Er könne, befand Boll, "ganz zufrieden sein, wie die vergangenen 25 Jahre gelaufen sind. Und ich werde wirklich sehr viel vermissen. Es hat sich aber alles bis heute richtig angefühlt." Der unvermeidliche Abschiedsschmerz, er war natürlich greifbar. "Ich kenne die Jungs schon so lange, mit Dima (Anmerk. d. Red.: Dimitrij Ovtcharov) spiele ich seit 18 Jahren, das ist wirklich eine kleine Familie", sagte Boll: "Ich bin gerade schon sehr emotional." Wie es für ihn weitergeht? Er weiß es noch nicht genau. Vor dem Tischtennis-Helden hatten sich bereits einige deutsche Sport-Riesen in den Ruhestand verabschiedet: Tennis-Ikone Angelique Kerber, Beach-Legende Laura Ludwig und 3x3-Olympiasiegerin Svenja Brunckhorst. Für Turn-Weltmeister Lukas Dauser waren es jetzt definitiv die letzten Spiele, eventuell hört er auch ganz auf. Gleiches gilt für "Hammer-Schorsch", die Volleyball-Ikone Georg Grozer.
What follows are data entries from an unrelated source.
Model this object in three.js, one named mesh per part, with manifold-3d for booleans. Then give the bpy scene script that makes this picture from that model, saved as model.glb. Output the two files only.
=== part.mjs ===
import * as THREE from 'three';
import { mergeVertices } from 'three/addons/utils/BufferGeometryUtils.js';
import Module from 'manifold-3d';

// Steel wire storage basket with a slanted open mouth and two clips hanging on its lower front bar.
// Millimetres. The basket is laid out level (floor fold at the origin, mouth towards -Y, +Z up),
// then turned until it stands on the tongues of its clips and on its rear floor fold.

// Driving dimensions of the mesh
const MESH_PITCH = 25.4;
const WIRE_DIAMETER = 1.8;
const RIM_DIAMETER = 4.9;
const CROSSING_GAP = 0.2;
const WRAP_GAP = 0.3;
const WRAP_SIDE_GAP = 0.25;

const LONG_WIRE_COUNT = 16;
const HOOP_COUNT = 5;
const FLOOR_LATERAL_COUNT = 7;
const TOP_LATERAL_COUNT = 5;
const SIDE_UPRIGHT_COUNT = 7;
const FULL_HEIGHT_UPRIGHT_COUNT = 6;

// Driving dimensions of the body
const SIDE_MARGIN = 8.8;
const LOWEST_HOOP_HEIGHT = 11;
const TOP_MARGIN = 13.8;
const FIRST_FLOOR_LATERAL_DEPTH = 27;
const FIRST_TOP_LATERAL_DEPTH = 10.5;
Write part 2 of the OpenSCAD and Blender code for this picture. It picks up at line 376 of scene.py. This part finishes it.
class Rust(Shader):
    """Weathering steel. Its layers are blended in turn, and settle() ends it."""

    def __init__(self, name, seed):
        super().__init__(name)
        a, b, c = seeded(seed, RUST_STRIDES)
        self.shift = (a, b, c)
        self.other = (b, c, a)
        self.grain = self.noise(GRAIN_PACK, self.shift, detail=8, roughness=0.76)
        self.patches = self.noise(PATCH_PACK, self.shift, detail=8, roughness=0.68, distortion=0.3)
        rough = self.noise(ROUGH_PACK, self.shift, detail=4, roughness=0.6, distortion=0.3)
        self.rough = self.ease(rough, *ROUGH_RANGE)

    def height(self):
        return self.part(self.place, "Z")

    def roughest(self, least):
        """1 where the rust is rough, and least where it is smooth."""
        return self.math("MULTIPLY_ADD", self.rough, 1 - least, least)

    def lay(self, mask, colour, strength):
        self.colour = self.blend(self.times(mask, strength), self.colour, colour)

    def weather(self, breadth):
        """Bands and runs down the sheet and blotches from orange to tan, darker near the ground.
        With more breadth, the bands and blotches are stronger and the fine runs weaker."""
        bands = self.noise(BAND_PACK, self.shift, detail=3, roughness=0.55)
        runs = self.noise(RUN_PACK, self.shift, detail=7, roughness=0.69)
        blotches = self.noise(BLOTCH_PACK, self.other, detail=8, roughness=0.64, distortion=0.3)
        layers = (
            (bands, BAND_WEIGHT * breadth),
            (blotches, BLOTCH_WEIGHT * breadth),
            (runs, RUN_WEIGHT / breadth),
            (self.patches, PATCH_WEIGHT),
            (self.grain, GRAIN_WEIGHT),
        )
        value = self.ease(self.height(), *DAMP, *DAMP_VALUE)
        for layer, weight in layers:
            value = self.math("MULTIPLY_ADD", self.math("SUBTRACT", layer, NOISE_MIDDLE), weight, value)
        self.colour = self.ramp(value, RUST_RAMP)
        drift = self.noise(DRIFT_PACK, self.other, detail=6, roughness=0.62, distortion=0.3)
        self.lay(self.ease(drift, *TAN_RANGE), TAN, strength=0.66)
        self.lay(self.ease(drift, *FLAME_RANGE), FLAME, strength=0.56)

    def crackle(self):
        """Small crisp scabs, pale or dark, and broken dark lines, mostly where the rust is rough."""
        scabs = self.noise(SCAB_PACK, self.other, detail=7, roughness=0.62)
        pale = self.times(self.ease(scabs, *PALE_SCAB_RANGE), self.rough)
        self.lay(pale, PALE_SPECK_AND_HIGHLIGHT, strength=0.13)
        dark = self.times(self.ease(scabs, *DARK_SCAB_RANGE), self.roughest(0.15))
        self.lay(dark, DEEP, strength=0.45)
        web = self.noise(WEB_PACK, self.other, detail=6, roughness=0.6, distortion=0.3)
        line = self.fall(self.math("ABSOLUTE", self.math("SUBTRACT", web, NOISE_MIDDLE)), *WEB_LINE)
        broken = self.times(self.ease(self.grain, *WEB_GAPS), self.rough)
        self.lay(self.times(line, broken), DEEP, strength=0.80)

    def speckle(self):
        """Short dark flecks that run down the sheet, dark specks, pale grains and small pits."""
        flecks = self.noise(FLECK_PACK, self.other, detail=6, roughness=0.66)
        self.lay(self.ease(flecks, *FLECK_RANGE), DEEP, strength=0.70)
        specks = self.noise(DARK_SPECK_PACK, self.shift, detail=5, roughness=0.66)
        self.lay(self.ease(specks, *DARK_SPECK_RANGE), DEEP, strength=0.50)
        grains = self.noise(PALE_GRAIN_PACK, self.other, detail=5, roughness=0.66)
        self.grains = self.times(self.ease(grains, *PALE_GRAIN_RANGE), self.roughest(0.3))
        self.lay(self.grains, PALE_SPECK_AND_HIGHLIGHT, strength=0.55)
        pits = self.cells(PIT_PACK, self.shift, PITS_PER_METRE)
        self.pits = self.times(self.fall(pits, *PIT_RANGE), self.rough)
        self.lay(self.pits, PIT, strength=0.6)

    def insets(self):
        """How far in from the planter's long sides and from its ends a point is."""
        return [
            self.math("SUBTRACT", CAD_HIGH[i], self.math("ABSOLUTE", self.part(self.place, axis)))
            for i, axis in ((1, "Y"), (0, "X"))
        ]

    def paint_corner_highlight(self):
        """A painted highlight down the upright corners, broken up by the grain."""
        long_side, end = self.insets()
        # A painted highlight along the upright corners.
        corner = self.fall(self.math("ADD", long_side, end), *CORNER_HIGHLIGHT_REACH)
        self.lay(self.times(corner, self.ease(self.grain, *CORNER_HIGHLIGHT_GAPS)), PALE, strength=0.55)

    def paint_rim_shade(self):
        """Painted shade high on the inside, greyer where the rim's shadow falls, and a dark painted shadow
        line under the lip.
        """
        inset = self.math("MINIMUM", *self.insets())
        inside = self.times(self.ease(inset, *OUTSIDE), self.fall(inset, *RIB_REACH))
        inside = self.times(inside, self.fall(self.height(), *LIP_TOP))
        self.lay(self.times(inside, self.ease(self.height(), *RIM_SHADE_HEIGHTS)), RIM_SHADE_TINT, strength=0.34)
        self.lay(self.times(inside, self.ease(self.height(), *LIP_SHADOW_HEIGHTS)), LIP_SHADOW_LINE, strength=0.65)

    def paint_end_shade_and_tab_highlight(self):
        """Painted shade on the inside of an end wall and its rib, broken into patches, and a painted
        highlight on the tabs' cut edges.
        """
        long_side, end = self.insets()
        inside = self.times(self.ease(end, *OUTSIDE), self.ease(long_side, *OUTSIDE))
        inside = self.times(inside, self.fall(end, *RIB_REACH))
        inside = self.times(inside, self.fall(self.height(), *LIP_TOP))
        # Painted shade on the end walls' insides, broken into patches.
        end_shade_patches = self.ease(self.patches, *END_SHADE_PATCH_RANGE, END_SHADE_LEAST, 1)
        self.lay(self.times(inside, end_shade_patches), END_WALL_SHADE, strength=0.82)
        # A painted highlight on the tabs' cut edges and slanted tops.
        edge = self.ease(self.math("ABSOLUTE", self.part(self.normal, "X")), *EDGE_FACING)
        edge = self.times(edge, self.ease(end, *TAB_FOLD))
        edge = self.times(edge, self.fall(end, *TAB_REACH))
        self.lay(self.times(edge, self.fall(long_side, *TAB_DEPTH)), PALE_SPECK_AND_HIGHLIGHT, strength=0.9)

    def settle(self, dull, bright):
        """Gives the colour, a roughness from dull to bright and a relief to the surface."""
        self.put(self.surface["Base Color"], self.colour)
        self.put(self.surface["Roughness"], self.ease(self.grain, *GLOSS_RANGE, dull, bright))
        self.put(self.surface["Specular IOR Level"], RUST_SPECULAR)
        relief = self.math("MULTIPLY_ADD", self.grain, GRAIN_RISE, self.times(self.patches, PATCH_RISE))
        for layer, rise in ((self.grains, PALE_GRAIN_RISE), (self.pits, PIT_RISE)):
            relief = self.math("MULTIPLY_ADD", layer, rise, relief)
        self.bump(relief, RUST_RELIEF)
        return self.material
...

Nowitzki nimmt ihm zumindest die Angst vor dem Loch: "Es liegen viele schöne Zeiten vor ihm", sagte die Basketball-Legende der Deutschen Presse-Agentur. "Wir Athleten haben immer ein bisschen Angst davor, aufzuhören. Wenn man eine Sache 20, 25, 30 Jahre lang gemacht hat – da gehört eine gewisse Leere dazu erstmal. Das Leben danach ist aber nicht so schlimm, wie es sich anhört." Und die ursprünglich anvisierte, vermutlich eher weniger aufregende Banklehre, die wird es nicht. Das ist klar.